(ANSWER ASSUMPTION: In this answer, I have assume that the stick is not hinged to the rotor, but actually properly fixed. Also, I've interpreted $\tau_B$ as an internal torque/moment in the rotor-stick system because, unless there is some external effect that is causing a torque to be applied, like someone twisting with their fingers at B, there is nothing to cause an external $\tau_B$ to exist. Feel free to correct me if I have misunderstood your question)
So, to analyse this problem, you have to have a pretty good grasp on exactly what system it is you are analysing. You could look at the whole rotor and stick thing a few ways: you could consider the rotor and stick as two rigid bodies, with equal and opposite reaction forces and moments at the point of attachment, or you could consider it as one whole rigid body, and that the moment you are looking for is an internal force (i.e. if you find the net force/moment a rigid body, internal forces are not involved in the analysis. This is to do with how internal forces and moments have equal and opposite pairs that cancel with each other from an external analysis, like finding net force. Newton's 3rd Law is to blame for this cancelling.) A problem seems to arise in your analysis as you appear to be treating the system as a single rigid body, and you are treating $\tau_B$ as an external force, when it is an internal force for the rotor+stick body.
For the sake of analysis, let's treat the stick and rotor as individual bodies with equal and opposite reaction forces/moments at the point of attachment. The value of the reaction moment will be equal to $\tau_B$. Here is a diagram depicting the two separate bodies:
If you were to consider the rotor and stick as one rigid body for analysis, then the moments and force with purple arrows would be the internal forces in that system. This makes sense as these forces and moments occur in equal and opposite pairs that cancel for external analysis.

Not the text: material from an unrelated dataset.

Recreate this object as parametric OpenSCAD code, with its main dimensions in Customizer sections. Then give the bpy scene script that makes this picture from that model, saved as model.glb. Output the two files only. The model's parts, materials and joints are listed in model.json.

Now, all we have to do is to apply the equations of equilibrium for each rigid body.
Taking moments about, say, the left end of the stick:
$$-\tau_B + FL = 0$$
$$\therefore \tau_B = FL$$
Whether the value is positive or negative depends on the sign convention useful for inter-body reaction forces/internal forces or moments.
Just to check that the calculation is consistent, take moments about the centre of the rotor:
$$-\tau_A + \tau_B + Fr = 0$$
$$\therefore \tau_B = \tau_A - Fr$$
Substitute the result of $\tau_A$ you derived earlier and you get the same result. The best point I can make for this issue is to be careful and aware of what system you are analysing.